§ TO BE DONE
Render the following material again verbatim, leaving nothing out.

§ DATASET EXCERPTS
— Start —
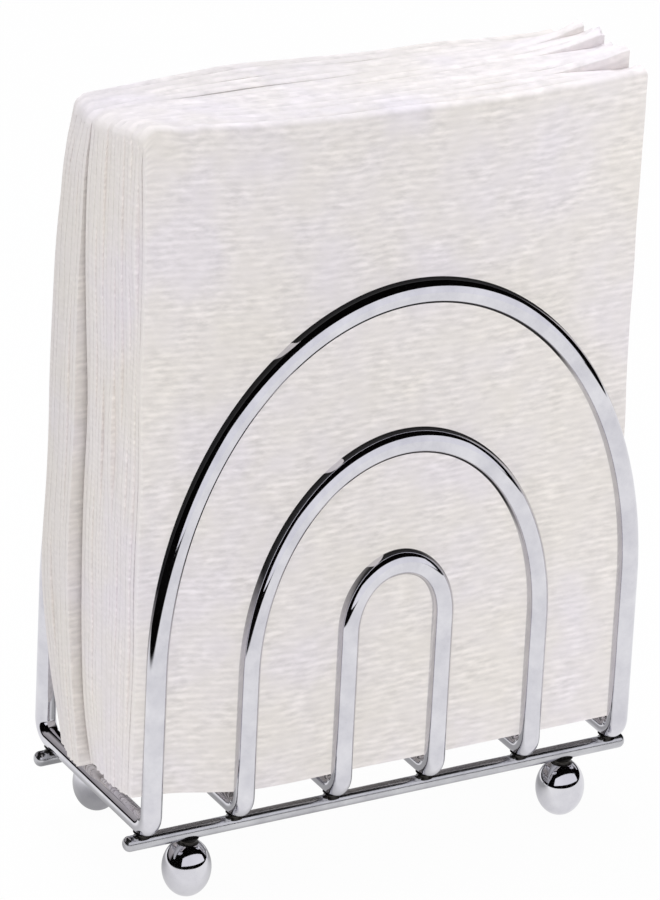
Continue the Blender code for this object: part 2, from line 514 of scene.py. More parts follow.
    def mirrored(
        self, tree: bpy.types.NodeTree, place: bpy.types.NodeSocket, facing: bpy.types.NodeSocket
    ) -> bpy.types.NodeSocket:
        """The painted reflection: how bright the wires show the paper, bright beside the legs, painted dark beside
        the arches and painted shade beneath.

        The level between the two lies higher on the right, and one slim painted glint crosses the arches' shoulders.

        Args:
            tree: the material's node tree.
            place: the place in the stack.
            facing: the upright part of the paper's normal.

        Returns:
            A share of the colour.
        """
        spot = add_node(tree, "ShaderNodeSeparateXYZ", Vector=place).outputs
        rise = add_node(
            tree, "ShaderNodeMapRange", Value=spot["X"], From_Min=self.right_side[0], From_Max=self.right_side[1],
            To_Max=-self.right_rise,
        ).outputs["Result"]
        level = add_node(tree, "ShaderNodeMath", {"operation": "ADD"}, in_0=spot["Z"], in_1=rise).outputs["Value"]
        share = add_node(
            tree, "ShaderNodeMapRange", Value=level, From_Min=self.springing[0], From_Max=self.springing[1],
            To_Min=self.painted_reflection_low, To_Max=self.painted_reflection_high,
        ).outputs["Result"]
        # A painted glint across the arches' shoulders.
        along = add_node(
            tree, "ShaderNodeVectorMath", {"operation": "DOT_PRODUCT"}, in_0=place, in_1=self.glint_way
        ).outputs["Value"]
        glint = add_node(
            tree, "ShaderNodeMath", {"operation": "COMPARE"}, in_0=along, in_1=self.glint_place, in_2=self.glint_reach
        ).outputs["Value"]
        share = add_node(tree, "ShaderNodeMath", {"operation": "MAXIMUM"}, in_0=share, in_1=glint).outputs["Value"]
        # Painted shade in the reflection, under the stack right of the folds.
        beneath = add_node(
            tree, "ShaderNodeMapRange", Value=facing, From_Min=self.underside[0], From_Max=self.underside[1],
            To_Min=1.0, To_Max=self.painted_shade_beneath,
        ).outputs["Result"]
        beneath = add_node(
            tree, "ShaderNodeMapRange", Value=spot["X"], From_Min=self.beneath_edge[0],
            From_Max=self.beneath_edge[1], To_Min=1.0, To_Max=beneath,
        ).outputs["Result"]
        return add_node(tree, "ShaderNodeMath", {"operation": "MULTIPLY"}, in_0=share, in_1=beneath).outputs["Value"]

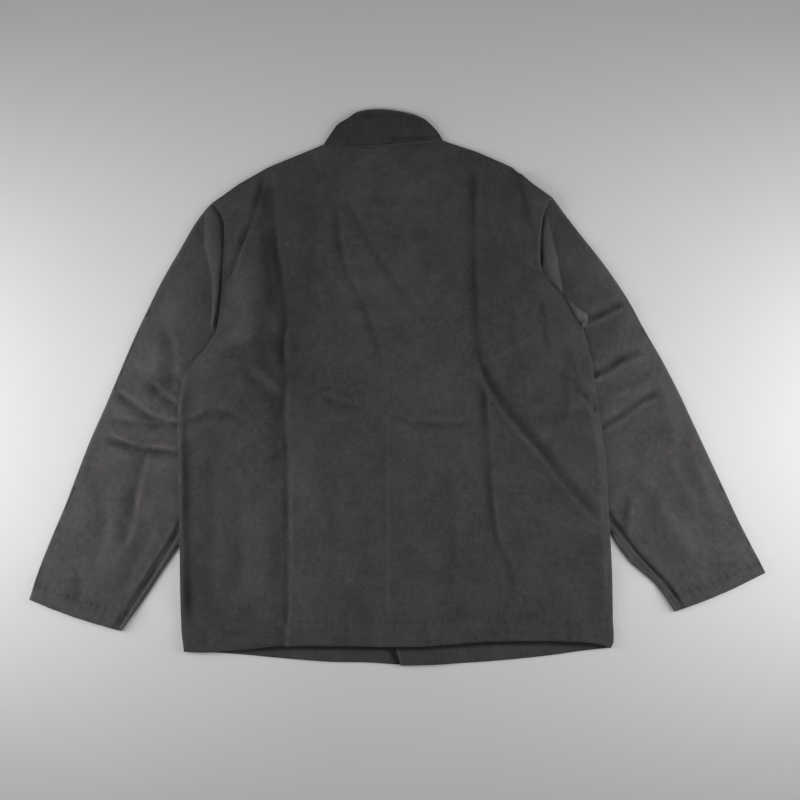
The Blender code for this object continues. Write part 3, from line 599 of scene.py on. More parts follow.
— End —
§ ANSWER BELOW
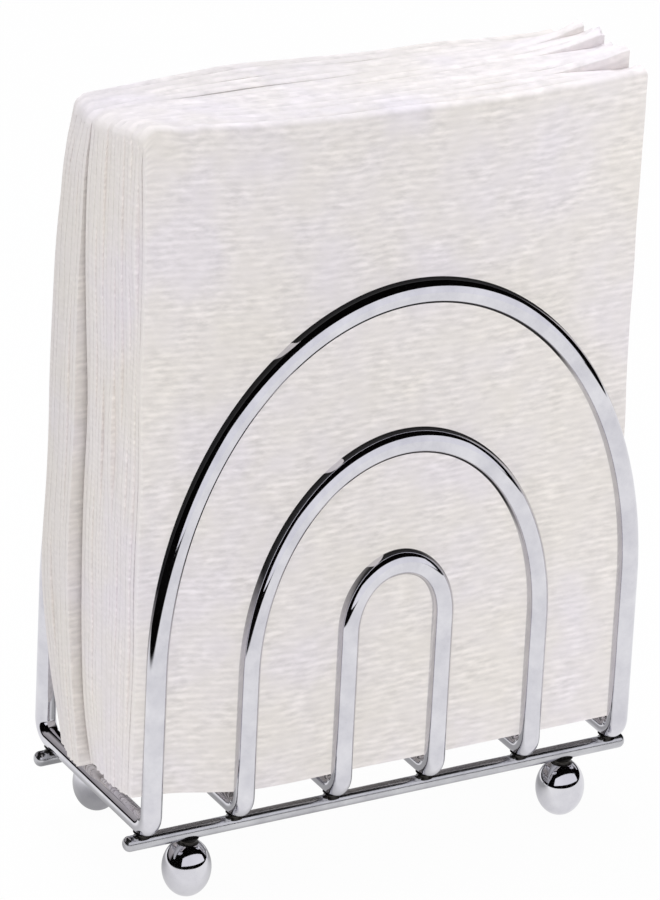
Continue the Blender code for this object: part 2, from line 514 of scene.py. More parts follow.
    def mirrored(
        self, tree: bpy.types.NodeTree, place: bpy.types.NodeSocket, facing: bpy.types.NodeSocket
    ) -> bpy.types.NodeSocket:
        """The painted reflection: how bright the wires show the paper, bright beside the legs, painted dark beside
        the arches and painted shade beneath.

        The level between the two lies higher on the right, and one slim painted glint crosses the arches' shoulders.

        Args:
            tree: the material's node tree.
            place: the place in the stack.
            facing: the upright part of the paper's normal.

        Returns:
            A share of the colour.
        """
        spot = add_node(tree, "ShaderNodeSeparateXYZ", Vector=place).outputs
        rise = add_node(
            tree, "ShaderNodeMapRange", Value=spot["X"], From_Min=self.right_side[0], From_Max=self.right_side[1],
            To_Max=-self.right_rise,
        ).outputs["Result"]
        level = add_node(tree, "ShaderNodeMath", {"operation": "ADD"}, in_0=spot["Z"], in_1=rise).outputs["Value"]
        share = add_node(
            tree, "ShaderNodeMapRange", Value=level, From_Min=self.springing[0], From_Max=self.springing[1],
            To_Min=self.painted_reflection_low, To_Max=self.painted_reflection_high,
        ).outputs["Result"]
        # A painted glint across the arches' shoulders.
        along = add_node(
            tree, "ShaderNodeVectorMath", {"operation": "DOT_PRODUCT"}, in_0=place, in_1=self.glint_way
        ).outputs["Value"]
        glint = add_node(
            tree, "ShaderNodeMath", {"operation": "COMPARE"}, in_0=along, in_1=self.glint_place, in_2=self.glint_reach
        ).outputs["Value"]
        share = add_node(tree, "ShaderNodeMath", {"operation": "MAXIMUM"}, in_0=share, in_1=glint).outputs["Value"]
        # Painted shade in the reflection, under the stack right of the folds.
        beneath = add_node(
            tree, "ShaderNodeMapRange", Value=facing, From_Min=self.underside[0], From_Max=self.underside[1],
            To_Min=1.0, To_Max=self.painted_shade_beneath,
        ).outputs["Result"]
        beneath = add_node(
            tree, "ShaderNodeMapRange", Value=spot["X"], From_Min=self.beneath_edge[0],
            From_Max=self.beneath_edge[1], To_Min=1.0, To_Max=beneath,
        ).outputs["Result"]
        return add_node(tree, "ShaderNodeMath", {"operation": "MULTIPLY"}, in_0=share, in_1=beneath).outputs["Value"]

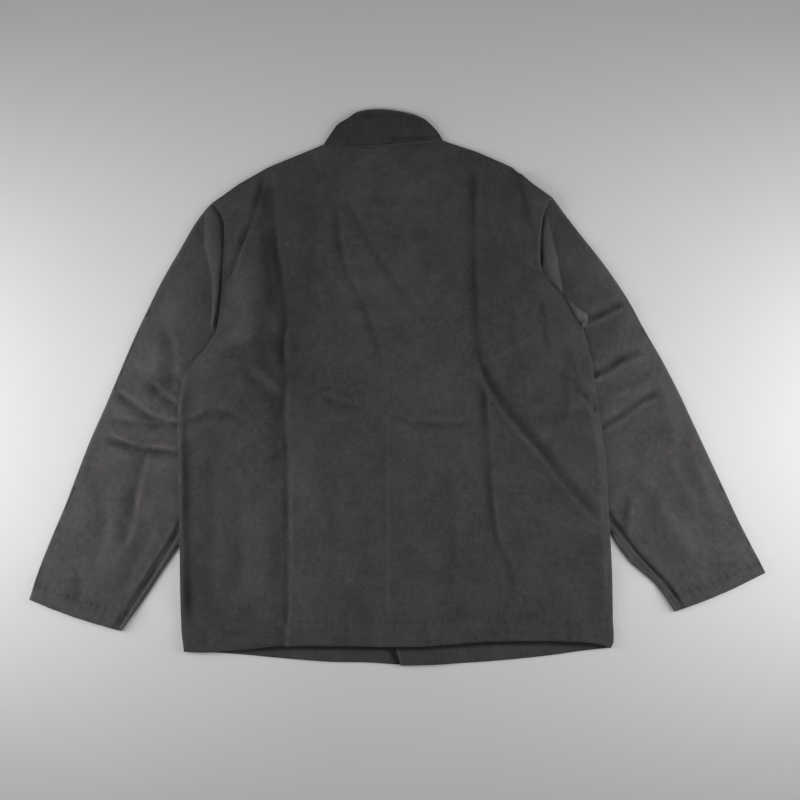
The Blender code for this object continues. Write part 3, from line 599 of scene.py on. More parts follow.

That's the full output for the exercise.